Le parole che ci ha rilasciato Cesare Damiano in questa intervista hanno fornito fiducia al Comitato Opzione donna. Il Presidente della commissione Lavoro della Camera ha infatti fatto capire che vuol fare in modo che l’aspettativa di vita non sia conteggiata al fine della presentazione della domanda, facendo quindi in modo che anche le donne nate nell’ultimo trimestre del 1957 e 1958 possano usufruire di Opzione donna. Il Comitato ha quindi deciso di interrompere la campagna iniziata su Twitter per sensibilizzare i politici al problema: hanno capito che la situazione è ben presente e che c’è la volontà di trovare una soluzione. A settembre capiremo se tutto si risolverà per il meglio.
I lavoratori precoci cercano di sostenere come possono il Ddl Damiano, in base al quale sarebbe possibile andare in pensione dopo 41 anni di contributi, indipendentemente dall’età anagrafica, e senza penalizzazioni. Per questo hanno deciso di avviare una petizione on line per chiedere al Governo italiano di approvare la proposta di legge firmata dal Presidente della commissione Lavoro della Camera. Vedremo quale sarà l’esito di questa iniziativa.
Mentre a settembre potrebbe essere messo nero su bianco l’impegno del Governo a “sbloccare” Opzione donna fino al 31 dicembre, c’è chi chiede che anche gli uomini possano utilizzare questa possibilità di accesso al pensionamento anticipato. Su Facebook è sorto anche un gruppo e nei diversi post si legge che sono state inviate anche richieste al ministro Poletti per consentire anche agli uomini di andare in pensione a 57 anni con 35 di contributi. L’idea di estendere Opzione donna anche agli uomini era stata discussa anche in commissione Lavoro della Camera, vedremo se le istanze di questo tipo verranno accolte o meno.

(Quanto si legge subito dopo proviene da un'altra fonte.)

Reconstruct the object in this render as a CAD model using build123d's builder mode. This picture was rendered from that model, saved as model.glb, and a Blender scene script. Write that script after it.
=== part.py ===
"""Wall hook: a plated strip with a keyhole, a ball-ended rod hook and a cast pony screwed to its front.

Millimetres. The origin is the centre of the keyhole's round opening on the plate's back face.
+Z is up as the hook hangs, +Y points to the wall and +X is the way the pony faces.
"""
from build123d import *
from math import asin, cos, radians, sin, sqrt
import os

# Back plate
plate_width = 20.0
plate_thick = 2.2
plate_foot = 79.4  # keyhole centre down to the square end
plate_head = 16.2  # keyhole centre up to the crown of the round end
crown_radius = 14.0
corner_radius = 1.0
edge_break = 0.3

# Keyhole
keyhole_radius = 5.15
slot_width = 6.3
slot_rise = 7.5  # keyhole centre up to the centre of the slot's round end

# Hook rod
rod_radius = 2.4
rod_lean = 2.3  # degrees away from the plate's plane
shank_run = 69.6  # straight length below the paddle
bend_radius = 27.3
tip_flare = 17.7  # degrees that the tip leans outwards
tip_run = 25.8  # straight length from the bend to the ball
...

I lavoratori precoci non mollano. Forse di loro si parla troppo poco, dato che nel dibattito sulla riforma delle pensioni si fa riferimento alla flessibilità a partire dai 62 anni di età. Per molti di loro, che hanno iniziato a lavorare ancora in minor età, vorrebbe dire avere cumulato anche più di 45 anni di contributi. E per di più con la possibilità di subire una decurtazione sull’assegno pensionistico. Proprio per questo Cesare Damiano, nel suo Ddl, vorrebbe che chi ha 41 anni di contributi possa accedere alla pensione indipendentemente dall’età anagrafica e senza penalizzazioni.

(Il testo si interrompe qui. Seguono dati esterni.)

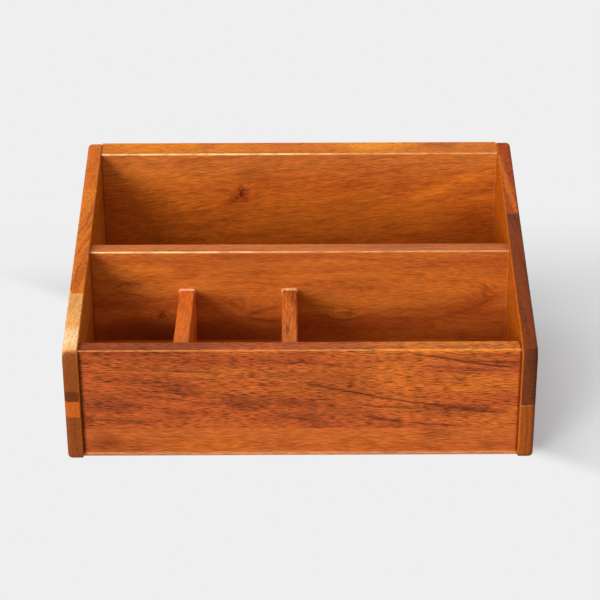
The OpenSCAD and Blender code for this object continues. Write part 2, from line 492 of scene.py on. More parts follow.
class Grain:
    """The noises of one board, and the places that they are taken at."""

    def __init__(self, g, wood):
        self.g = g
        self.x, self.y, self.z = g.position_mm()
        along_x = wood.grain == "x"
        self.along, self.across = (self.x, self.y) if along_x else (self.y, self.x)
        self.drift = wood.seed * BOARD_DRIFT

        # Height with the grain's slope and slow wander taken out, so that lines follow it
        self.slow = self.noise(SLOW, self.along, self.across, self.z) - 0.5
        self.wobble = self.noise(WOBBLE, self.along, self.across, self.z) - 0.5
        self.flow = self.z - self.along * wood.tilt + self.slow * wood.wander
        self.flow = self.flow + self.wobble * GRAIN_WOBBLE
        self.knot_dark = None
        for knot in wood.knots:
            self.add_knot(*knot)

        # Distance from the middle of the trunk gives the growth rings
        ring = g.distance(self.across - wood.pith[0], self.flow - wood.pith[1])
        self.broad = self.noise(BROAD, ring, self.along, wood.seed)
        self.lines = self.noise(LINES, ring, self.along, self.across)
        self.blotch = self.noise(BLOTCH, self.along, self.z, self.across)
        self.fine, self.hairs, self.dashes = [
            self.noise(layer, self.along, self.flow, self.across, fineness=wood.fineness)
            for layer in (FINE, HAIRS, DASHES)]

    def noise(self, layer, *places, fineness=1.0):
        """A layer at three places in millimetres."""
        scaled = [place * (rate * fineness) for place, rate in zip(places, layer.rates)]
        scaled[layer.drift_on] = scaled[layer.drift_on] + self.drift
        if layer.offset:
            scaled[1] = scaled[1] + layer.offset
        return self.g.noise(*scaled, detail=layer.detail, roughness=layer.roughness)

    def add_knot(self, place, height, half_length, half_height, bulge, darkness):
        """Bends the grain round a knot, and darkens its middle and a ring round it."""
        u = (self.along - place) * (1.0 / half_length)
        v = (self.z - height) * (1.0 / half_height)
        squares = u * u + v * v
        fall = self.g.maths("EXPONENT", squares * -1.0)
        self.flow = self.flow + fall * bulge
        if darkness:
            grit = self.noise(GRIT, self.along, 0.0, self.z) - 0.5
            spot = (fall + grit * KNOT_RAGGED).smooth(*KNOT_STEP)
            halo = abs(squares - 1.0 + grit * HALO_RAGGED).smooth(*HALO_STEP)
            dark = (spot + halo * HALO_STRENGTH) * darkness
            self.knot_dark = dark if self.knot_dark is None else self.knot_dark + dark


def partly(field, share):
    """A factor that the field lowers by no more than the share."""
    return (1.0 - share) + field * share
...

Ma a parte il Presidente della commissione Lavoro della Camera, gli altri politici, specie i rappresentanti del Governo, non hanno fatto riferimento ai lavoratori precoci, che però in alcuni casi hanno deciso di scrivere direttamente ai politici per far sentire la loro voce. Non ci stanno, per esempio, all’ipotesi di un prestito pensionistico ventilata da Enrico Morando, viceministro dell’Economia: dal loro (comprensibile) punto di vista aver lavorato e versato contributi per oltre 40 anni dovrebbe essere già un valido motivo per poter accedere a un trattamento di quiescenza. Difficile non condividere la posizione di queste persone, tanto più quando l’eventuale introduzione della flessibilità nel sistema pensionistico potrebbe esacerbare una disparità di trattamento tra cittadini. Se però non si intendesse accettare le loro richieste, sarebbe quanto meno opportuno farglielo sapere: il silenzio di fronte a una domanda è certamente frustrante.